I'd agree with Al, your temps are too high. At 225˚, you shouldn't be caramelizing the sugar in the hour on the smoker after the foiling. What exactly do you mean by this "(3,2,1 with 2,1 in covered pan)"? What kind of wood, rub, smoker and ribs are you using? Are you saucing? Are you sure of your temps?


----------



## roller (Sep 10, 2011)

All the above...


----------



## vision (Sep 10, 2011)

I smoked some spares by Myron Mixon's method in his book. 3 hours on smoke, 2 hours in foil, then sauce and 1 hour back in foil. Ran at 275. Used pecan and apple.

So is the blackness caused by burned sugar? There were times where I had a lot of thin smoke but it wasn't thick and white.


----------



## alblancher (Sep 10, 2011)

I normally run 225-240 untill the last hour when I try to tighten them up.  Are they black before you foil them?  If so you may be running temps to high.  I wouldn't expect sugar to carmalize when wrapped in the foil and not exposed to the dry heat.


----------



## SmokinAl (Sep 11, 2011)

Most of us cook ribs at 225-250, maybe 275 is a little too high and your burning the sugar.


----------



## vision (Sep 11, 2011)

Why do all the pro's smoke at 275?


----------



## flash (Sep 11, 2011)

Vision said:


> Why do all the pro's smoke at 275?




Alot of us are pros and we don't.


----------



## SmokinAl (Sep 11, 2011)

I think a lot of times it's because of time constraints.


----------



## cliffcarter (Sep 13, 2011)

Mdboatbum said:


> I'd agree with Al, your temps are too high. At 225˚, you shouldn't be caramelizing the sugar in the hour on the smoker after the foiling. What exactly do you mean by this "(3,2,1 with 2,1 in covered pan)"? What kind of wood, rub, smoker and ribs are you using? Are you saucing? Are you sure of your temps?


Quote:


Vision said:


> I smoked some spares by Myron Mixon's method in his book. 3 hours on smoke, 2 hours in foil, then sauce and 1 hour back in foil. Ran at 275. Used pecan and apple.
> 
> So is the blackness caused by burned sugar? There were times where I had a lot of thin smoke but it wasn't thick and white.

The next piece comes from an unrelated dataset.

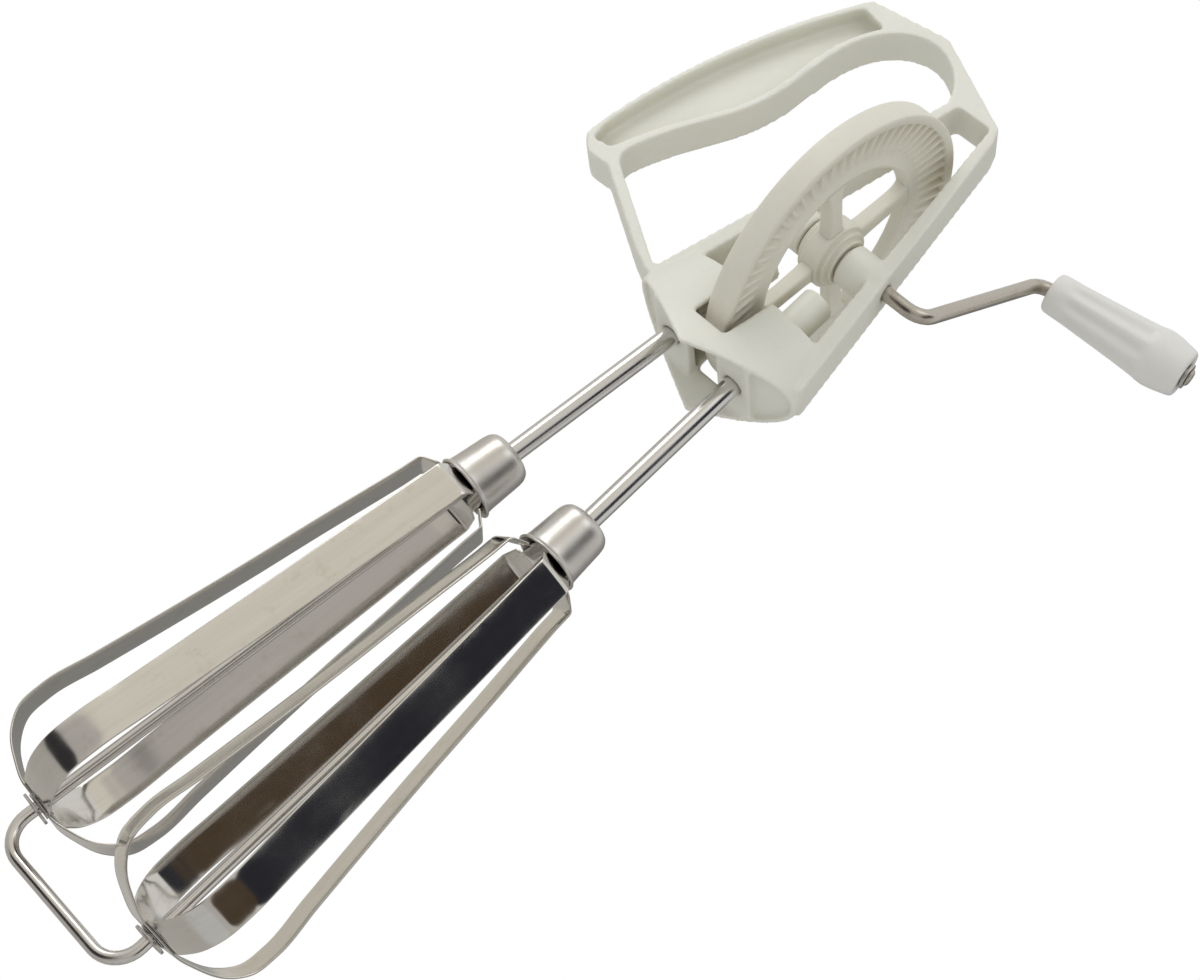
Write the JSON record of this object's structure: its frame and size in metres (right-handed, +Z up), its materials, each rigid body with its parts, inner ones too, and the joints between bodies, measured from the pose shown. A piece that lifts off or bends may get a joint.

So are you cooking on one of those big water smokers like MM does, too?

I think we're only guessing at this point about the sugar as the cause of the black color because we don't know what was in the rub that you used. The high temp combined with the 3 hr unfoiled phase may be causing your coloration issue. How did they taste? Burned or OK?

I cook ribs on a CharGriller at temps between 235°-245° and I usually stick to the 3-2-1 method for spare ribs with the last hr unfoiled. My rub is turbinado sugar based with paprika next most by volume. The mahogany color you are looking for comes from the paprika and smoke IMHO.

Is this the color you are loooking for?-


----------



## vision (Sep 13, 2011)

cliffcarter said:


> Quote:
> 
> So are you cooking on one of those big water smokers like MM does, too?
> 
> ...


I'm using a wsm with water.

They didn't taste burnt but were black as midnight. Yes no paprika in the rub. Yep, that's the color I'd like...


----------



## uhmgood (Sep 15, 2011)

i know we " eat with our eyes first " BUT, how bad could your ribs look ?  i have never seen a bad looking slab . if your cooking for friends and family all i'd be worried about is taste , all i'd be going for is moist and tender, just because they didn't make the cover of bbq monthly who REALLY cares . IMHO


----------



## realtorterry (Sep 15, 2011)

What sugar are you using?

Have you checked you gauges?


----------



## forluvofsmoke (Sep 15, 2011)

I'd have to agree with too high of temps. With chamber temps of 275*, that would cut the cooking time by about 20-30% compared to the 225* that most of us smoke them at. With what would be considered an extended cooking time, you're probably scorching the sugars, and likely overcooking the ribs. Also, note that foiled or panned/tented cooking speeds up cooking quite a bit (as well as keeping it moist), so additional time in the foil may not be the best, either.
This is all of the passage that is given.